Proposal new type "flags"

Wed Feb 7 00:43:47 PST 2007

Sorry for the delay - I haven't been following the group for a while.

Your reply shifted my perspective on the problem a bit, but I still
disagree with your proposed approach to flags.

I think basically that you are trying to do with this flags type
something that should be done using structs with bitfields, or a
similar type specification that allows each bit or group of bits to be
accessed directly using a simple field name (without bitwise
operators).

The point here is that, while the specification of the fields is more
complex than a simple struct, there is a payoff for the investment.
The compiler can check things automatically that your examples check
explicity using asserts, and there is no need for all the
bit-twiddling.

I don't actually know what D's support for bit-fields or packed
records is like, but here is a bit of syntax-fantasy...

  bitfield NodeSpec : INT16
  {
    at 0:14 unsigned Size;  //  half-open bit range
    at 14   bool     Is_Leaf;
    at 15   bool     Is_Branch;

    mask  All_Flags = Is_Leaf | Is_Branch;
      //  Each field defines an implicit mask as a property of the
      //  type, to allow bit-fiddling in any strange cases. The 'mask'
      //  clause allows a few special cases to be explicitly added.
  };

  NodeSpec x;

  x.all = 0;
    //  Clear the whole bitfield at once.

  x.all &= ~NodeSpec.All_Flags;
    //  an operation that may be easier as bit-twiddling rather than
    //  adding explicit support, though having appropriate masks
    //  available as type properties seems is useful.

  x.Is_Branch = true;
    //  The easy way to access any individual flag.

The permissions example raises an important question - why are *you*
defining those flags rather than using predefined library definitions.
Nevertheless...

  bitfield Permissions : INT8
  {
    lsb 1  bool READ, WRITE, EXECUTE;
      //  'lsb n' means 'use least significant n remaining bits'
      //  'msb n' and 'rest' clauses could also be used.
  };

  bitfield FilePermissions : INT32
  {
    //  Build a compound bitfield type

    //  Each field defaults to 'lsb' with the size being the
    //  size of the specified field type.

    //  This could have been a struct, but allowing bitfields
    //  to be composed from other bitfields may allow more
    //  useful mask properties to be defined.
    Permissions Owner;
    Permissions Group;
    Permissions Others;
  };

Composition from enum types would be the same as composition from
signed/unsigned. An advantage to this approach is that the compiler
should be able to tell whether sufficient space is available in the
bitfield.

  enum Genre  : { UNKNOWN, CLASSIC, HEAVYMETAL, LULLABY };
  enum Format : { UNKNOWN, VORBIS, MP3, WAV };

  bitfield MusicInfo  //  default to int
  {
    Genre  m_Genre  = UNKNOWN;
    Format m_Format = UNKNOWN;
      //  use default position and sizing, and specify default
      //  values
  };

  search ("blah", MusicInfo (HEAVYMETAL, UNKNOWN));
  search ("blah", MusicInfo (m_Format=MP3));

The key point of all of this is simply that defining the bitfield type
saves work when accessing the bitfield, primarily by avoiding the need
for bit-twiddling. Adding properties to the type and values of that
type, along with implicit definition of a constructor, are just
obvious ways that a whole bunch of things normally done with
bit-twiddling can still be supported in a convenient and safe way, and
how bit-twiddling can still be supported as a last resort without
needing any casting or unions or other changes to the code structure.
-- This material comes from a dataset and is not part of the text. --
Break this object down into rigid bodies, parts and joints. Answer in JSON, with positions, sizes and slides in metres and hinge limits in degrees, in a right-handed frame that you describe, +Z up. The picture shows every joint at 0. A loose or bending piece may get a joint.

The key issue with this bitfield approach is that it is really just a
tweak of what C structs with bitfields already do. Maybe what's really
needed is better support for bitfields in structs.

Other than that...

On Mon, 05 Feb 2007 20:28:09 +0100, Rueschi <rueschi at GIquadrat.de>
wrote:

>Steve Horne schrieb:

>Doesn't D allow you to write
>  alias FEATURE1|FEARURE2 FEATURE_SET;
>or similar? When testing, use
>  if ( FEATURE_SET==given_flags ) { /* all and only FEATURE_SET given */ }
>or
>  if ( FEATURE_SET<>given_flags ) { /* at least all FEATURE_SET given */ }

Maybe (not in D mode ATM) but I still don't see any real gain.
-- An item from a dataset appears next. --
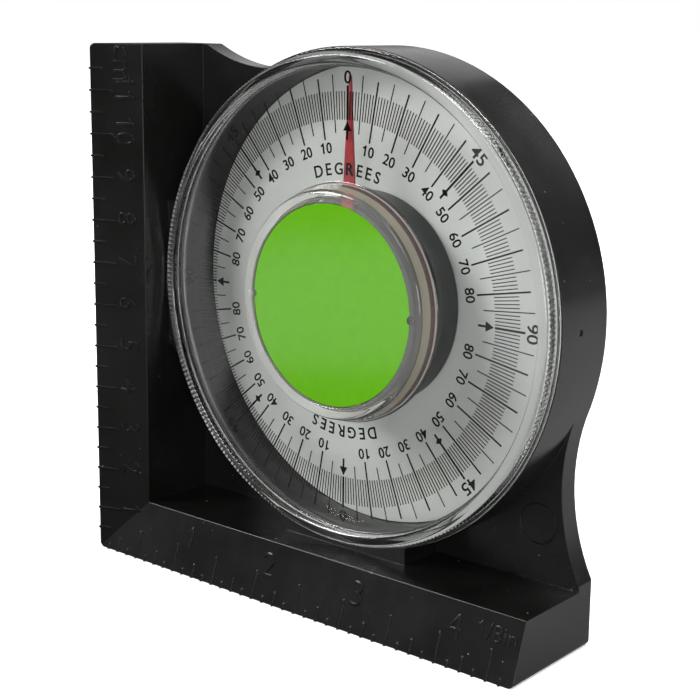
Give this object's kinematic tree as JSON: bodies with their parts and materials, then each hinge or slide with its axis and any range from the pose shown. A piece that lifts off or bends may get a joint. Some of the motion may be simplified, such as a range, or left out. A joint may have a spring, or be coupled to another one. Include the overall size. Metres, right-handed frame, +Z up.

As soon as you need to define special masks outside the flags
definition, you may as well have simply defined explicit enum values
anyway. In fact, the enum would be clearer - all the values are
defined in one place.

>> Another common requirement is to pack a couple of flags into the most
>> significant bits of an integer that doesn't need all its bits.

<snip>

>This is contrary to the statement of yours, on modern
>multi-megabyte-machines the additional space of one byte would
>not be worth the effort.

No - "common" is a relative term. Doing bit-twiddling is generally a
bad idea, and you should only do it when you have a good reason.
Within that set of occasions, cases such as the flags in the most
significant bits and other special cases are very common whereas a
simple set of flags counting up from bit zero is in my experience
quite rare.

> Anyway you can write something like:

Unnecessarily complex. Explicit setting of mask values in an enum
would be much simpler, and the compile-time checking is almost
certainly unnecessary. If compile-time checking is needed, the way
these checks are written is itself verbose and error-prone.

The compile-time-checking ideal would be a bitfield system similar to
the one I describe above, where the compiler understands the
specification of the bitfield as a whole and can report errors without
the need for asserts.

>My approach makes no assumption to which bits are used. A compiler writer
>may even choose to use one byte per flag, as long as I get my type safety
>and operations

Type-safety isn't always the best way to avoid errors. Your approach
doesn't make access to the flags any simpler, especially since you
suggest using unions to overcome some of the limitations.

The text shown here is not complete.